(Collection entries)
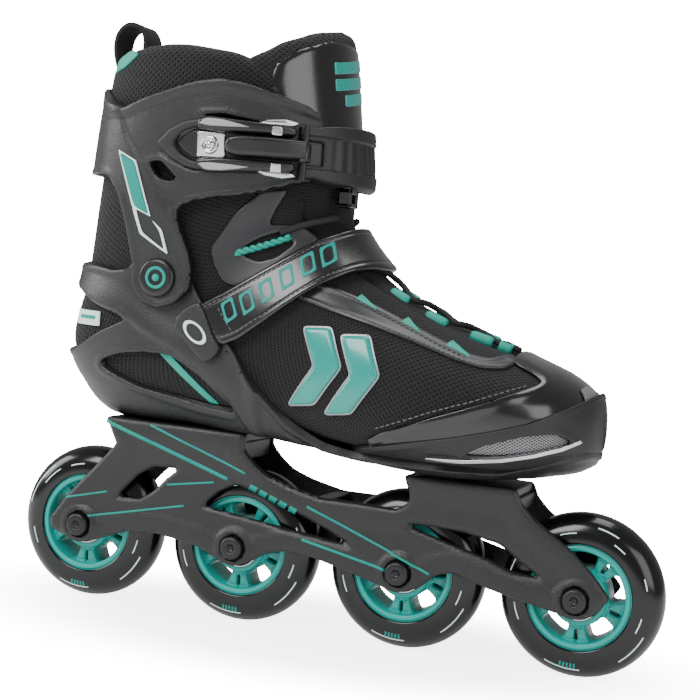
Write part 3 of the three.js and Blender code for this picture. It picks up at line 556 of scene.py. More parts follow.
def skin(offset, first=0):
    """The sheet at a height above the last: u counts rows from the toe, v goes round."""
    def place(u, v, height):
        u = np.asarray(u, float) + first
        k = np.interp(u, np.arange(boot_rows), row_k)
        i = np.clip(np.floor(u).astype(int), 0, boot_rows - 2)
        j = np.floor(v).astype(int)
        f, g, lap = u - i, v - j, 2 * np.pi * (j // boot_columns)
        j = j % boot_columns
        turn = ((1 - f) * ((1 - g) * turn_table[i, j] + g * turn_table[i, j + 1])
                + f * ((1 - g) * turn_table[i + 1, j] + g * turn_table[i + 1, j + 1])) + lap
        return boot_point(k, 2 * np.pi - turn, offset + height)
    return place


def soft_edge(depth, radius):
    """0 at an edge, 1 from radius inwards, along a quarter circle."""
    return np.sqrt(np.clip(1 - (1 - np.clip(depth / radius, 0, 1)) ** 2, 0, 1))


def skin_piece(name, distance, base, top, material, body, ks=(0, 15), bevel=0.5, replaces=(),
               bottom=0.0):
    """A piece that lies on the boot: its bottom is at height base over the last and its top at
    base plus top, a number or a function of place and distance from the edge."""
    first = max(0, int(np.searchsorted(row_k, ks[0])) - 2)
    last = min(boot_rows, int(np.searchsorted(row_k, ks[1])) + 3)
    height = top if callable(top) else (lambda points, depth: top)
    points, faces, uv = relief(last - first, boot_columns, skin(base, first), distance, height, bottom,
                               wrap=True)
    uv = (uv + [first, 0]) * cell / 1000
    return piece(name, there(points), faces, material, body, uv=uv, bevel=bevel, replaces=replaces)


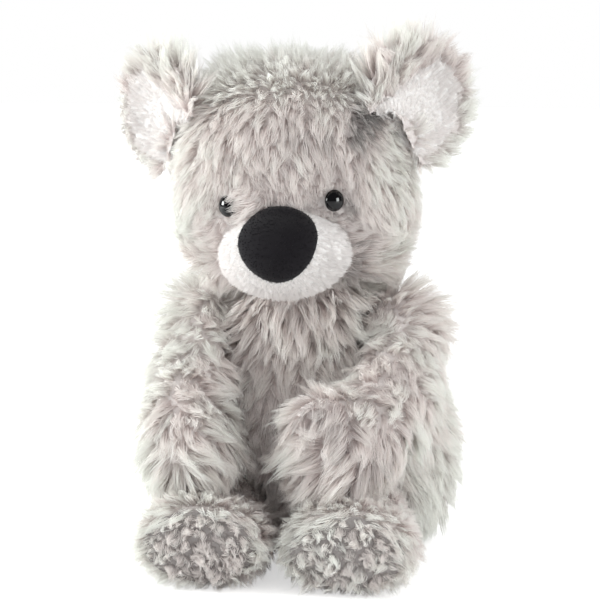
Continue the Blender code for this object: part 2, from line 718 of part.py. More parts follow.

REQUIRED TASK: Write out the data again, exactly and in full.

RESPONSE BELOW:
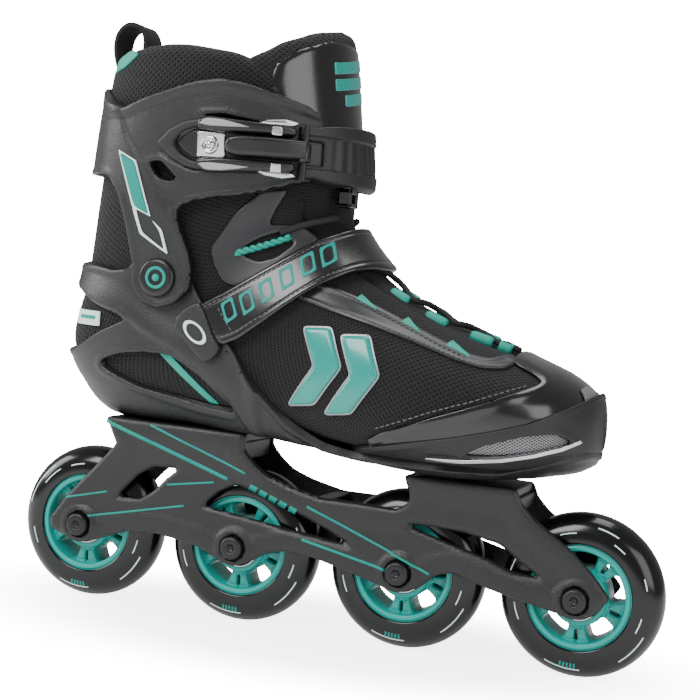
Write part 3 of the three.js and Blender code for this picture. It picks up at line 556 of scene.py. More parts follow.
def skin(offset, first=0):
    """The sheet at a height above the last: u counts rows from the toe, v goes round."""
    def place(u, v, height):
        u = np.asarray(u, float) + first
        k = np.interp(u, np.arange(boot_rows), row_k)
        i = np.clip(np.floor(u).astype(int), 0, boot_rows - 2)
        j = np.floor(v).astype(int)
        f, g, lap = u - i, v - j, 2 * np.pi * (j // boot_columns)
        j = j % boot_columns
        turn = ((1 - f) * ((1 - g) * turn_table[i, j] + g * turn_table[i, j + 1])
                + f * ((1 - g) * turn_table[i + 1, j] + g * turn_table[i + 1, j + 1])) + lap
        return boot_point(k, 2 * np.pi - turn, offset + height)
    return place


def soft_edge(depth, radius):
    """0 at an edge, 1 from radius inwards, along a quarter circle."""
    return np.sqrt(np.clip(1 - (1 - np.clip(depth / radius, 0, 1)) ** 2, 0, 1))


def skin_piece(name, distance, base, top, material, body, ks=(0, 15), bevel=0.5, replaces=(),
               bottom=0.0):
    """A piece that lies on the boot: its bottom is at height base over the last and its top at
    base plus top, a number or a function of place and distance from the edge."""
    first = max(0, int(np.searchsorted(row_k, ks[0])) - 2)
    last = min(boot_rows, int(np.searchsorted(row_k, ks[1])) + 3)
    height = top if callable(top) else (lambda points, depth: top)
    points, faces, uv = relief(last - first, boot_columns, skin(base, first), distance, height, bottom,
                               wrap=True)
    uv = (uv + [first, 0]) * cell / 1000
    return piece(name, there(points), faces, material, body, uv=uv, bevel=bevel, replaces=replaces)


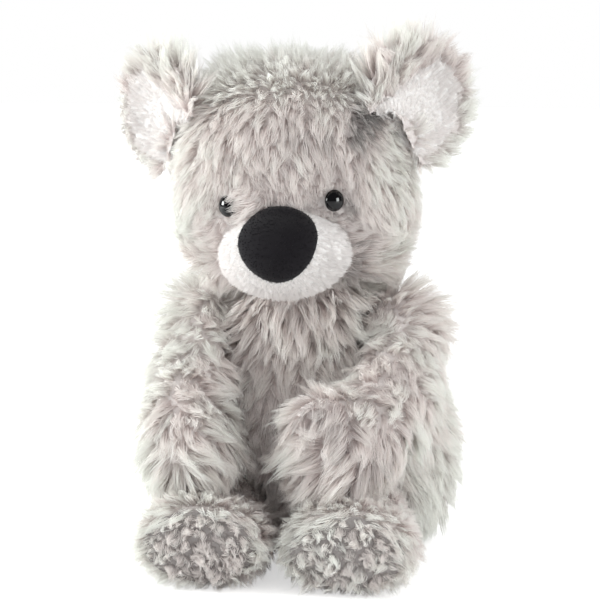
Continue the Blender code for this object: part 2, from line 718 of part.py. More parts follow.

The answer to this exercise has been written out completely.